I do not write this out of wounded pride for this corner of Kent, trying to earn it accolades beyond its modest merits. Still less do I desire to paint a twee watercolour from my childhood for, as the great Doctor said of the proscenium of his own youth, ‘To write to you about Lichfield is no use, for you never saw Stow pool or Borowcop Hill’[1]; rather it is hoped that the above gives a sense of the sort of a place Tenterden is- pretty, no doubt, but ordinary. To my childhood self, however, Tenterden, some miles from the village in which we lived, might as well have been Las Vegas. I would lobby my grandmother endlessly to take me to this modest settlement- especially when it held a market or fair. Make no mistake- the former was no Hardyesque scene where the tails of cattle flicked away flies and dust as the beasts were driven to sale by a scrumpy soaked lad, rather it was a collection of trestle tables scattered with objects that trod the fine line between curios and junk, whilst the latter was no earthy carnival- where vice was winked at and order subverted- but instead a carousel plonked onto a recreation ground. But still, to me, Tenterden was where a glimpse of the tantalisations of urban civilisation might be found.

Despite this lofty position in my head, the town had none of the great physical markers of modern city life- no skyscrapers afforded views towards the Romney Marsh, no ringroad cut through the High Weald- indeed, its only building of any note was, and to my knowledge, still is, its church, St Mildred’s. Pevsner thought it a good example of the English style and claimed its tower was the finest in the county. I am inclined to agree with him; although my knowledge of England and her buildings is but a drop in the ocean compared to that accrued by the feisty and fussy Saxon. Certainly, as a child, the tower was a marvel- though I remember being primarily transfixed by the arched windows, two near the top and one about half way down, with a big blue clock in between, which gave the appearance of a face elongated in shock or horror. Not the horror, you understand, of a witness to some dreadful and bloody crime, but that of a maiden aunt on hearing some piece of innuendo.
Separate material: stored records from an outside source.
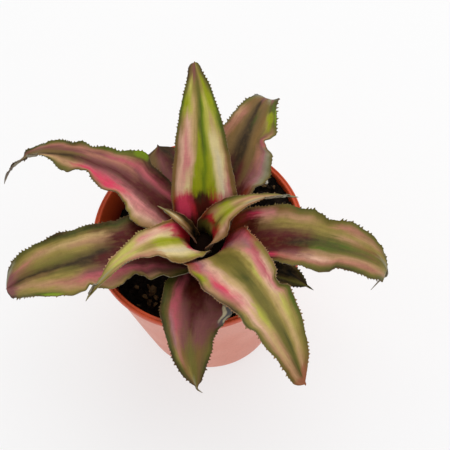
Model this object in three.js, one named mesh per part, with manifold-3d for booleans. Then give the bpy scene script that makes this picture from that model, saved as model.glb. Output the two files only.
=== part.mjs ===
// Earth star bromeliad in its nursery pot.
// Millimetres, +Z up. The origin is the centre of the pot's flat foot, on the surface it stands on.

import * as THREE from "three";
import { mergeVertices } from "three/addons/utils/BufferGeometryUtils.js";
import Module from "manifold-3d";

const wasm = await Module();
wasm.setup();

const radians = THREE.MathUtils.degToRad;
const smoothstep = THREE.MathUtils.smoothstep;
const lerp = THREE.MathUtils.lerp;

// ---- driving dimensions -------------------------------------------------------------------

const GAP = 0.3; // clearance between pieces that touch

// Pot: a tapered cup with a narrow collar and a ring of drain holes
const POT_HEIGHT = 75;
const RIM_RADIUS = 45;
const RIM_WIDTH = 2.4;
const RIM_ROUND = 0.5;
const RIM_GROOVE = 0.35; // the rim's top has a shallow groove between two ridges
const COLLAR_HEIGHT = 3.2;
const COLLAR_STEP = 1.1; // how far the collar stands out from the body
const FOOT_RADIUS = 30.5;
const FOOT_CHAMFER = 1.2;
const WALL = 1.7;
const FLOOR = 2.2;
const POT_SIDES = 64;
const DRAIN_COUNT = 8;
const DRAIN_RADIUS = 2.6;
const DRAIN_CIRCLE = 23;
const DRAIN_SIDES = 12;

// Soil: a plug with a level stretch round the crown, and a crumbly slope beyond it
const SOIL_HEIGHT = 65;
const SOIL_SLOPE = 0.2; // rise of the top for each millimetre towards SOIL_HEADING
const SOIL_HEADING = 20; // degrees in plan
const SOIL_LEVEL_RADIUS = 12;
const SOIL_SLOPE_RADIUS = 35;
const SOIL_CRUMB = 0.9; // height of the crumbs
const SOIL_LUMP = 1.7; // their width, about a sixth of one whole ripple
const SOIL_SIDES = 40;
const SOIL_RINGS = 9;

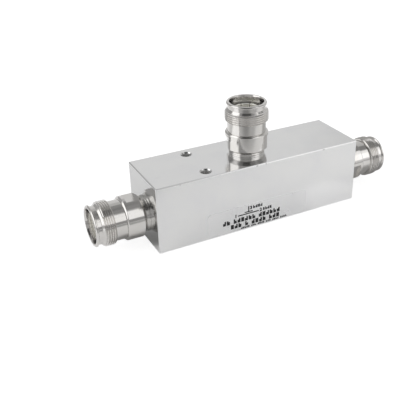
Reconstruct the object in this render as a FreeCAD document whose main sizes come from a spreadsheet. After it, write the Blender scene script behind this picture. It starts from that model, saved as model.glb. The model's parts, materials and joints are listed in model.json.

The sort of horror, in short, that suited Tenterden.

The tower is testament to the town’s medieval wealth and so mostly, like many of England’s finest examples of carved and crenelated stone, built of wool. I would often look up- something children are much better at doing than adults- and wonder at all this great stone maiden aunt had seen. Her po-faced arches had looked out on the excesses indulged in to celebrate the defeats of Hitler, of Bonaparte, of Philip of Spain, and of countless Louises, had been the sole witness to the silent burials of strangers under the old Poor Law, had felt against her shell spangled sandstone both the echo of bells and laughter marking couples united for richer and poorer and the reverberations of the sobs of parents cruelly bereaved. As such, St Mildred and her handsome tower is as much a temple of the human spirit as the Holy one, a reminder that Tenterden, for all its ordinariness, has been, and remains, a stage on which all the petty and heartbreaking dramas of humanity are played out.

Yet, that great tower so admired by Pevsner speaks of so much more than just the business and busyness of Tenterden’s people. Above those windows that speak of the town’s perpetual Great Aunt-hood sit four handsome pinnacles that speak of its resident’s quest for Heaven. The tower stands as a reminder that all Tenterden’s people- those plump, fur clad medieval merchants, those deliriously relieved survivors of war, those unnamed vagrants that rest in its shadow, those happy couples and those weeping mourners, even those latter day pushers of tat and that strange, crick-necked child- all of them, were made for something greater than milling around their market place. St Mildred’s points, not through great beauty or otherworldly scale but through stately ordinariness, to the Heavenly, and thetrue identity which might be found there. Yet, on rare returns to Tenterden I, now bereft of childish awe, so rarely look up to where St Mildred’s is pointing but instead, like its other denizens, keep my eyes firmly on the goods and the ground which there surround me; aware of its and my respective existences but choosing not to know, in any Platonic or indeed Christian sense of the word, either. It is no wonder that her tower still looks on with such matronly disappointment.




[1] I am grateful to The Samuel Johnson Society for drawing this line- and many others uttered or scrawled by that hulking but kindly titan- to my attention.